2.I think you secretly do enjoy controversy, despite that you say you hate it. And I feel like such a rapist for thinking that.
Could also be me, I mean, I do a fair bit of pontificating about others being combative and mean, like, in my last entry.
It's tough to say because I know me too well to take a step out and look at me objectively, but sure, I will read the
the words of the pot-stirrers, and I might even like it on occasion. I'm sort of passive, until I'm not. I often say it like it
is.

3.I'm embarrassed for you. Seriously.
Why not? It's not like I've done anything impressive lately and I have a tendency to use too many commas.

4. and 5. Wah-wah-fuckity-wah.
I can be such a whiner. Oh, the anxiety. Oh, the lack of sex. Oh, my mother is such a meanie. Why me, why
me, why me?

6. At least five times in the past month, I've stopped myself from writing, "With the way the economy is right now, thank
god I don't have kids."
Yup, I fit here too, I mean, I have one and I am currently unemployed. If you look at statements 4 and 5, it's possible
I will screw up the kid through incessant bellyaching and general malaise.

7. You are so fun to fight with, I almost miss hating you.
Pretty sure this isn't me. I haven't really had any fights with anyone on this site, except the bible guy who told me that
my poem about the female form was the work of the devil.

8. I hate commenting on your responses.
Mystery solved.

9. I'm not sure I'd remain on writing.com if you were ever to delete your account.
This alludes to someone who has built a solid relationship with Jenn, someone who has an actual friendship with her.
I think this is someone who is more blue case oriented, someone who knows the sound of her voice, perhaps.

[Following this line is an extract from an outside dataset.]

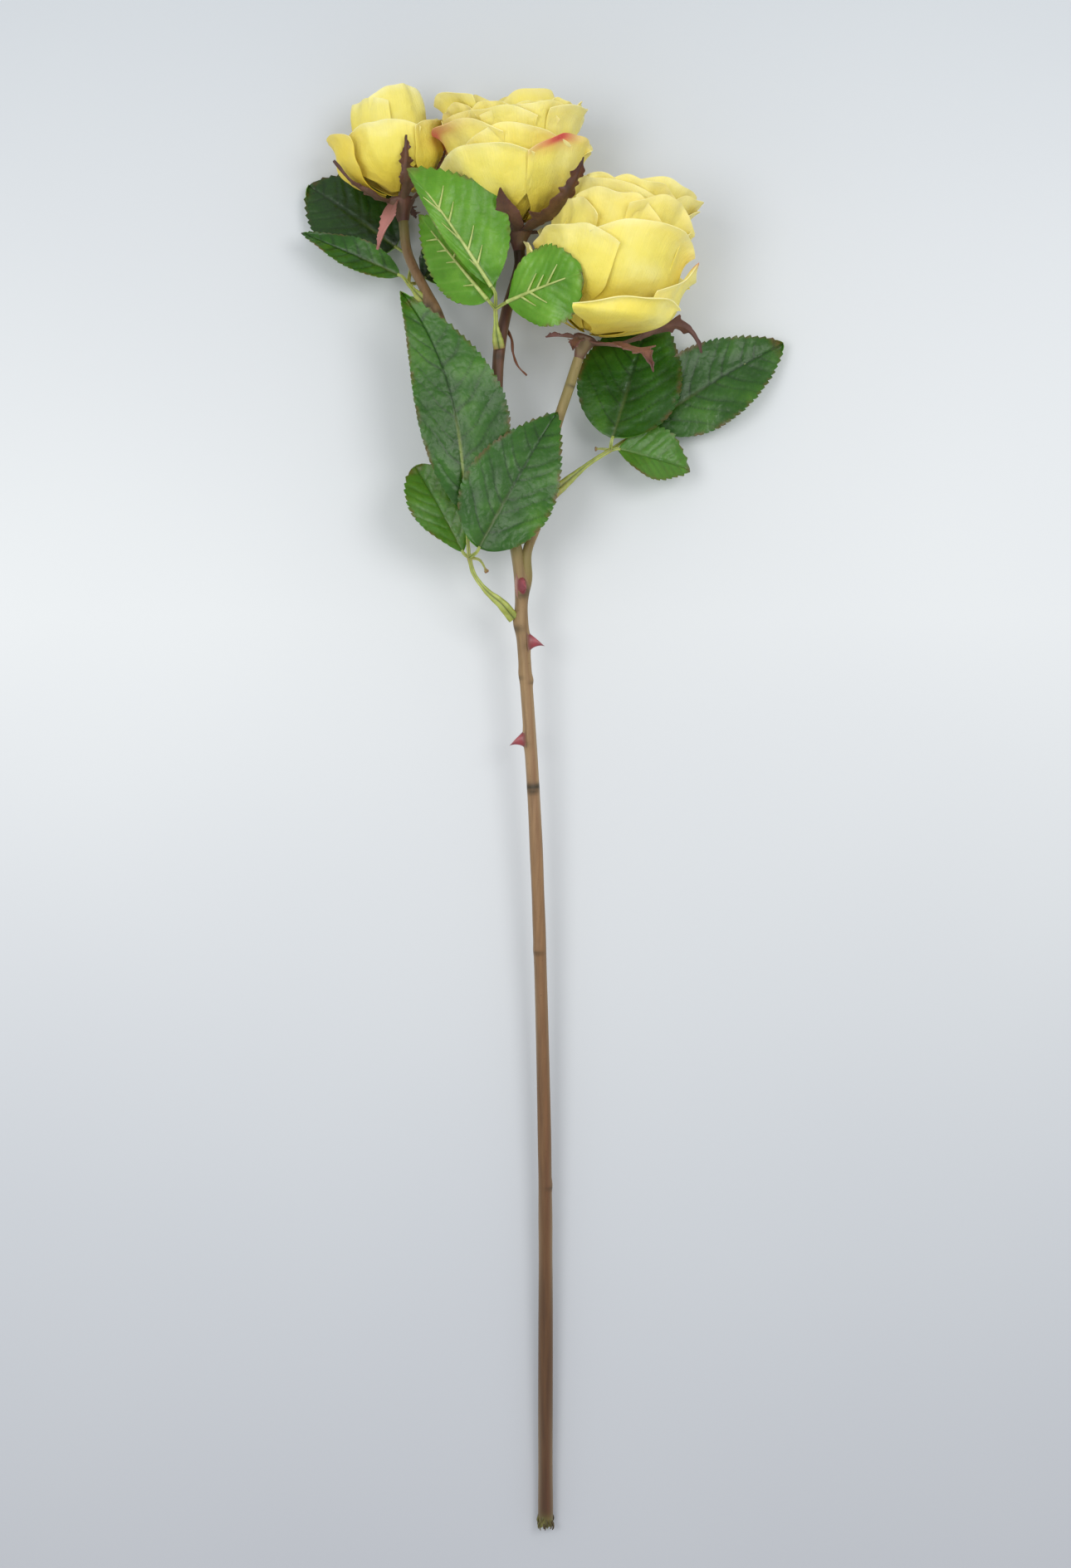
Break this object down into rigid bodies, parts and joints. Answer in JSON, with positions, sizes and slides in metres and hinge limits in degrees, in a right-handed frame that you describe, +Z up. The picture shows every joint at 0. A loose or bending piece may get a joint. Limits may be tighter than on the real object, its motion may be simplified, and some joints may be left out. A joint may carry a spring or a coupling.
{
  "type": "cut spray rose",
  "caption": "Cut spray of yellow roses on one branched woody stem with compound leaves and thorns, lying on its side.",
  "frame": {"origin": "middle of the whole spray's bounding box, on the surface it lies on", "axes": "+Z up from the surface; +Y along the stem from its cut end towards the blooms; +X to the right when looking down with the blooms at the top"},
  "size_m": [0.2188, 0.6486, 0.0756],
  "materials": {
    "bark": "matte brown bark with fine lengthwise ribs",
    "thorn": "satin red-brown",
    "stalk": "satin yellow-green",
    "leaf": "satin dark green, paler and matte beneath",
    "petal": "soft matte yellow",
    "calyx": "matte maroon brown"
  },
  "bodies": {
    "root": {"bud_bloom_calyx": "calyx", "bud_bloom_heart": "petal", "bud_bloom_petal_01": "petal", "bud_bloom_petal_02": "petal", "bud_bloom_petal_03": "petal", "bud_bloom_petal_04": "petal", "bud_bloom_petal_05": "petal", "bud_bloom_petal_06": "petal", "bud_bloom_petal_07": "petal", "bud_bloom_petal_08": "petal", "bud_branch": "bark", "bud_leaf_end_leaflet": "leaf", "bud_leaf_left_leaflet": "leaf", "bud_leaf_right_leaflet": "leaf", "bud_leaf_stalk": "stalk", "low_leaf_end_leaflet": "leaf", "low_leaf_left_leaflet": "leaf", "low_leaf_right_leaflet": "leaf", "low_leaf_stalk": "stalk", "main_stem": "bark", "middle_bloom_calyx": "calyx", "middle_bloom_heart": "petal", "middle_bloom_petal_01": "petal", "middle_bloom_petal_02": "petal", "middle_bloom_petal_03": "petal", "middle_bloom_petal_04": "petal", "middle_bloom_petal_05": "petal", "middle_bloom_petal_06": "petal", "middle_bloom_petal_07": "petal", "middle_bloom_petal_08": "petal", "middle_bloom_petal_09": "petal", "middle_bloom_petal_10": "petal", "middle_bloom_petal_11": "petal", "middle_bloom_petal_12": "petal", "middle_leaf_end_leaflet": "leaf", "middle_leaf_left_leaflet": "leaf", "middle_leaf_right_leaflet": "leaf", "middle_leaf_stalk": "stalk", "right_bloom_calyx": "calyx", "right_bloom_heart": "petal", "right_bloom_petal_01": "petal", "right_bloom_petal_02": "petal", "right_bloom_petal_03": "petal", "right_bloom_petal_04": "petal", "right_bloom_petal_05": "petal", "right_bloom_petal_06": "petal", "right_bloom_petal_07": "petal", "right_bloom_petal_08": "petal", "right_bloom_petal_09": "petal", "right_bloom_petal_10": "petal", "right_bloom_petal_11": "petal", "right_bloom_petal_12": "petal", "right_branch": "bark", "right_leaf_end_leaflet": "leaf", "right_leaf_inner_leaflet": "leaf", "right_leaf_outer_leaflet": "leaf", "right_leaf_stalk": "stalk", "thorn_left": "thorn", "thorn_right": "thorn", "thorn_upper": "thorn"}
  },
  "joints": []
}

But, if
it is me, I'm touched.

10. Why do you keep signing up for FtL? I like your writing, but you never finish.
Definitely not me. This is the one thing I do religiously at this point, because it's fun and because I can. It's a reason
to write, and I'm all about that.

11. I used to dislike you even though I didn't know you, just because I didn't like your wdc clique.
Also highly unlikely it's me, because I belong to no specific group on this site, and never have. Not intentional, and
not because I am a lone wolf, but more to do with the weirdness of cyber connecting. I like a good many people here,
and often wish I knew them better, but because of real life and real commitments, it's tough to make 'friends'. Also,
I'm shy, so there's that. No, I might wonder if this is directed toward one of the vampire chiquitas. It seems to fit.

12. You remind me of Neil, who was no good for me.
If it is me, I have to say I don't know how to take that.

13. I secretly, selfishly love it when your life is hellish because that's when your writing kicks the most ass.
Well, I have my moments, but I don't know if my writing improves when I'm unhappy. I think I might actually write
worse, if you want to know the truth, because it's very often choppy and accusatory and doesn't make for good
reading. But, what do I know?

14. I sometimes feel sad that you'll probably never win FtL, all because of who you are.
I won once, but it felt like only a handful of people were actually making an effort, so it didn't feel like an authentic win.
This was not for me.

15. I can't believe you're your age.
I bet I read like a senior on the verge of alzheimer's.

16. ...who are you again?
Umm...hellooooo?

17. Please don't stop playing. I like you.
Wouldn't it be nice?

18. I have nothing mean to say about you, dammit.
Definitely not me. I can even come up with a few of my own: my entries are long, they're sometimes contradictory, I
dance around gratuitous information without actually giving it up, I gush, I get self-righteous...I don't have all day.

19. And you, as well--why are you so fucking likeable?
I didn't come out of a box like this.

Yeah, I don't know, and like everyone else who read it, I found myself engaged. Which was the point, I'm sure.